Where it lands in 12 months:
- Corporates settle invoices on public rails with bank‑grade lifecycle hooks.
- Retail keeps using the fintech dollar they already trust.
- States lock domestic flows to their preferred rails.
Interoperability stops being a bridge and becomes a procurement checklist. Members‑only money loses to the public square.
Cheat codes (build): standardize contract interfaces, design for wallet identity, and wire kill‑switches for vendor/API failure.
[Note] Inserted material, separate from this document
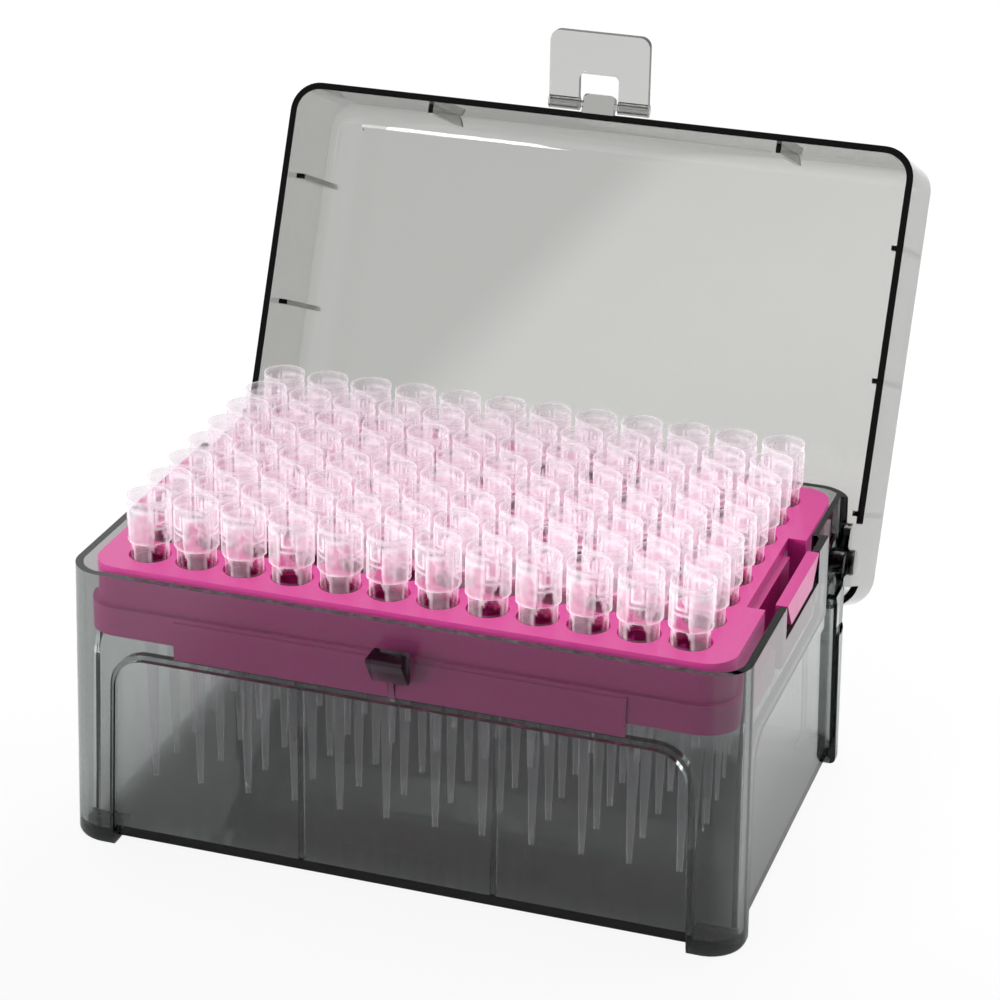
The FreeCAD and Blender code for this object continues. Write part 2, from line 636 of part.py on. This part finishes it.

If a corridor lacks licensed liquidity, your SLA is fiction.
Under the Radar (the little hinges)
Custody × Dealers: Traditional custody co‑signing automated on‑chain actions (JPM DDS + State Street) is the real scalability unlock. It's how lifecycle events stop waking humans at 03:00.
HKMA's narrow funnel: Holder‑identity expectations + governance heft = a small, safe first cohort. Great for trust; bad for MVPs.
Amdax's Euronext wrapper: A listed BTC treasury company is an EU‑native way to hold the asset without touching the raw edges. Expect copycats the moment passporting is clean.
Nordic Reality Check - Exposure vs. Rails
DNB, the Nordics' biggest bank, just green‑lit a crypto fund that blends pure bitcoin exposure with equities. Good wealth product; not a settlement strategy. While DBS is settling tokenized notes T0 and OCBC/Onyx are automating lifecycle hooks, the UAE is wiring a dirham rail; rails work. The Nordics are showing up with exposure while others lay infrastructure. That's two very different sports: one optimizes tracking error, the other sets corridor rules. If Oslo wants a seat at the table where routes get decided, it needs to ship wallets, attestations, and bank‑grade DvP; not term sheets for "broad exposure."
Security Corner - The Voice on the Line
This week's breaches rhymed: voice‑phish, OAuth consent, CRM data out the side door. Assume the phish comes from a real phone number, the OAuth screen is legit, and the payload is your address book.
Runbook to actually run:
1. Kill "trust the caller." Staff must call back on a known number; no exceptions.
2. Alert on OAuth grant events to anything outside your allowlist.
3. Rotate secrets quarterly, not annually.
4. Drill the vishing scenario with a stopwatch and a fake VP; measure, don't hope.
Scale note (this week): A single victim was socially engineered out of ~$91.4M in BTC via support‑impersonation, with funds laundered through mixers; one of the largest single‑victim thefts ever reported. Treat callback rules and hardware‑wallet hygiene as board‑level controls for HNW and corporate custody.
Closing Riff - Why This Week Mattered
Rails shipped, corridors got drawn, and supervisors asked for telemetry instead of slideware. That combination isn't a news cycle; it's a stack trace. If you're selling exposure, optimize tracking error. If you're moving money, ship rails: attested wallets, measurable controls, and corridor‑aware treasury playbooks. That's who sets rules the rest comply with.
See you where invoices settle; on the rails, not the slides.